_OBJECTIVE_
Every line below should be repeated exactly.

_DATA SECTION_
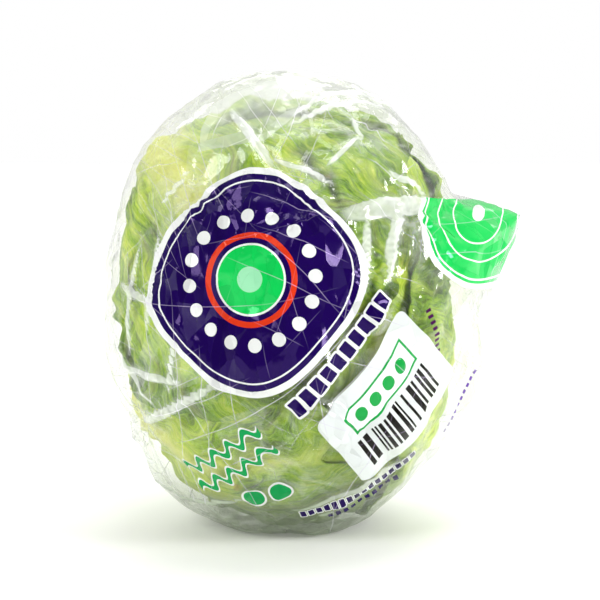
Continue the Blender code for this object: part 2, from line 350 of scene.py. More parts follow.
def leaf_relief(u, v, side, along, ways, layer):
    """The height of the blade over its own layer, how pale it is, its edge and its grain.

    side and along are distances in metres from the rib and from the root. The veins are ridges at
    even steps of the angle seen from just behind the root, and twice and four times as many
    further out, which is how they divide. The grain counts streaks across and along the blade.
    """
    wobble = 0.22 * ripples(ways, 0.45, 40 + layer) + 0.07 * ripples(ways, 0.16, 60 + layer)
    fan = np.arctan2(side, along + 0.016) / VEIN_ANGLE + wobble
    first = ridge(fan, 0.17) * (1 - 0.6 * v)
    second = ridge(2 * fan, 0.17) * smooth_step((along - 0.03) / 0.05)
    third = ridge(4 * fan, 0.24) * smooth_step((along - 0.07) / 0.06)
    veins = VEIN_HEIGHT * (first + 0.55 * second + 0.30 * third)

    rib_width = 0.0030 + 0.0100 * (1 - v) ** 1.6
    rib = np.exp(-((side / rib_width) ** 2))
    pucker = PUCKER_HEIGHTS[0] * ripples(ways, 0.19, 80 + layer)
    pucker += PUCKER_HEIGHTS[1] * ripples(ways, 0.08, 90 + layer)
    swell = SWELL_HEIGHT * ripples(ways, 0.50, 70 + layer)
    edge = np.maximum(np.abs(u) ** 5, smooth_step((v - 0.86) / 0.14))
    wave = np.sin(2 * math.pi * 5 * v + 1.7 * layer + 2.2 * u)
    frill = ripples(ways, 0.13, 20 + layer)
    height = RIB_HEIGHT * rib * (1 - v) ** 0.8 + veins * (1 - 0.7 * edge) + swell
    lift = EDGE_LIFT + EDGE_WAVE * wave + EDGE_FRILL * frill
    height += pucker * (0.4 + 0.6 * np.minimum(1, v * 2)) + edge * lift
    height -= ROOT_DIP * (1 - smooth_step(v / 0.16))

    pale = 0.90 * rib * (1 - 0.55 * v) + 0.34 * first + 0.16 * second + 0.08 * third
    pale += 0.75 * (1 - smooth_step((along - 0.012) / 0.045))
    pale += 0.42 * np.exp(-((side / GLOW_WIDTH) ** 2)) * (1 - smooth_step((v - 0.55) / 0.25))
    streaks_across = fan * VEIN_ANGLE * 0.09 / STREAK_WIDTH
    grain = np.stack([streaks_across, along / STREAK_LENGTH, np.full(len(u), 7.3 * layer)], axis=1)
    return height, np.clip(pale * (1 - 0.6 * edge), 0, 1), edge, grain


print("ribs stand", RIB_HEIGHT * 1000, "mm high, and veins", VEIN_HEIGHT * 1000, "mm")

# %% Torn and folded edges
# Each edge on the outermost leaf: from and to in the picture, how high the blade on the left of
# the way stands over the one on the right, and how soon that dies away
OVERLAPS = (
    ((214, 136), (334, 119), 0.0030, 0.014),
    ((296, 146), (346, 212), 0.0026, 0.013),
    ((352, 128), (408, 176), 0.0022, 0.012),
    ((166, 452), (268, 484), 0.0030, 0.015),
    ((176, 490), (274, 524), 0.0026, 0.012),
    ((300, 440), (352, 492), 0.0022, 0.012),
    ((150, 250), (140, 385), 0.0026, 0.012),
    ((392, 286), (352, 330), 0.0022, 0.010),
)


def overlap_steps(ways):
    """How far torn edges lift the blade, its lip and its painted shade: a step up at each wavy line."""
    rise, lip, shade = (np.zeros(len(ways)) for _ in range(3))
    for k, (start_pixel, end_pixel, height, fall) in enumerate(OVERLAPS):
        start, end = head_way(start_pixel), head_way(end_pixel)
        normal = unit(np.cross(start, end))
        off = ways @ normal * BALL_RADIUS + 0.0022 * ripples(ways, 0.22, 110 + k)
        off += 0.0007 * ripples(ways, 0.06, 130 + k)
        span = np.arccos(np.clip(start @ end, -1, 1))
        step = np.arctan2(ways @ np.cross(normal, start), ways @ start) / span
        ends = smooth_step((step + 0.1) / 0.35) * smooth_step((1.1 - step) / 0.35)
        rise += height * ends * smooth_step(off / 0.0009 + 0.5) * np.clip(1 - off / fall, 0, 1)
        lip = np.maximum(lip, ends * np.exp(-(((off - 0.0010) / 0.0013) ** 2)))
        # Painted shadow: a dark band just below each edge, as if cast by the lifted blade
        shade = np.maximum(shade, ends * np.exp(-(((off + 0.0018) / 0.0024) ** 2)))
    return rise, lip, shade


print("torn edges", len(OVERLAPS))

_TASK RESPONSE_
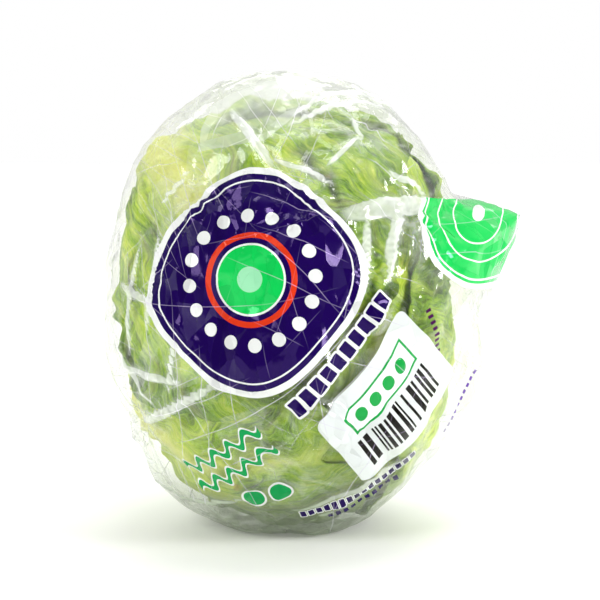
Continue the Blender code for this object: part 2, from line 350 of scene.py. More parts follow.
def leaf_relief(u, v, side, along, ways, layer):
    """The height of the blade over its own layer, how pale it is, its edge and its grain.

    side and along are distances in metres from the rib and from the root. The veins are ridges at
    even steps of the angle seen from just behind the root, and twice and four times as many
    further out, which is how they divide. The grain counts streaks across and along the blade.
    """
    wobble = 0.22 * ripples(ways, 0.45, 40 + layer) + 0.07 * ripples(ways, 0.16, 60 + layer)
    fan = np.arctan2(side, along + 0.016) / VEIN_ANGLE + wobble
    first = ridge(fan, 0.17) * (1 - 0.6 * v)
    second = ridge(2 * fan, 0.17) * smooth_step((along - 0.03) / 0.05)
    third = ridge(4 * fan, 0.24) * smooth_step((along - 0.07) / 0.06)
    veins = VEIN_HEIGHT * (first + 0.55 * second + 0.30 * third)

    rib_width = 0.0030 + 0.0100 * (1 - v) ** 1.6
    rib = np.exp(-((side / rib_width) ** 2))
    pucker = PUCKER_HEIGHTS[0] * ripples(ways, 0.19, 80 + layer)
    pucker += PUCKER_HEIGHTS[1] * ripples(ways, 0.08, 90 + layer)
    swell = SWELL_HEIGHT * ripples(ways, 0.50, 70 + layer)
    edge = np.maximum(np.abs(u) ** 5, smooth_step((v - 0.86) / 0.14))
    wave = np.sin(2 * math.pi * 5 * v + 1.7 * layer + 2.2 * u)
    frill = ripples(ways, 0.13, 20 + layer)
    height = RIB_HEIGHT * rib * (1 - v) ** 0.8 + veins * (1 - 0.7 * edge) + swell
    lift = EDGE_LIFT + EDGE_WAVE * wave + EDGE_FRILL * frill
    height += pucker * (0.4 + 0.6 * np.minimum(1, v * 2)) + edge * lift
    height -= ROOT_DIP * (1 - smooth_step(v / 0.16))

    pale = 0.90 * rib * (1 - 0.55 * v) + 0.34 * first + 0.16 * second + 0.08 * third
    pale += 0.75 * (1 - smooth_step((along - 0.012) / 0.045))
    pale += 0.42 * np.exp(-((side / GLOW_WIDTH) ** 2)) * (1 - smooth_step((v - 0.55) / 0.25))
    streaks_across = fan * VEIN_ANGLE * 0.09 / STREAK_WIDTH
    grain = np.stack([streaks_across, along / STREAK_LENGTH, np.full(len(u), 7.3 * layer)], axis=1)
    return height, np.clip(pale * (1 - 0.6 * edge), 0, 1), edge, grain


print("ribs stand", RIB_HEIGHT * 1000, "mm high, and veins", VEIN_HEIGHT * 1000, "mm")

# %% Torn and folded edges
# Each edge on the outermost leaf: from and to in the picture, how high the blade on the left of
# the way stands over the one on the right, and how soon that dies away
OVERLAPS = (
    ((214, 136), (334, 119), 0.0030, 0.014),
    ((296, 146), (346, 212), 0.0026, 0.013),
    ((352, 128), (408, 176), 0.0022, 0.012),
    ((166, 452), (268, 484), 0.0030, 0.015),
    ((176, 490), (274, 524), 0.0026, 0.012),
    ((300, 440), (352, 492), 0.0022, 0.012),
    ((150, 250), (140, 385), 0.0026, 0.012),
    ((392, 286), (352, 330), 0.0022, 0.010),
)


def overlap_steps(ways):
    """How far torn edges lift the blade, its lip and its painted shade: a step up at each wavy line."""
    rise, lip, shade = (np.zeros(len(ways)) for _ in range(3))
    for k, (start_pixel, end_pixel, height, fall) in enumerate(OVERLAPS):
        start, end = head_way(start_pixel), head_way(end_pixel)
        normal = unit(np.cross(start, end))
        off = ways @ normal * BALL_RADIUS + 0.0022 * ripples(ways, 0.22, 110 + k)
        off += 0.0007 * ripples(ways, 0.06, 130 + k)
        span = np.arccos(np.clip(start @ end, -1, 1))
        step = np.arctan2(ways @ np.cross(normal, start), ways @ start) / span
        ends = smooth_step((step + 0.1) / 0.35) * smooth_step((1.1 - step) / 0.35)
        rise += height * ends * smooth_step(off / 0.0009 + 0.5) * np.clip(1 - off / fall, 0, 1)
        lip = np.maximum(lip, ends * np.exp(-(((off - 0.0010) / 0.0013) ** 2)))
        # Painted shadow: a dark band just below each edge, as if cast by the lifted blade
        shade = np.maximum(shade, ends * np.exp(-(((off + 0.0018) / 0.0024) ** 2)))
    return rise, lip, shade


print("torn edges", len(OVERLAPS))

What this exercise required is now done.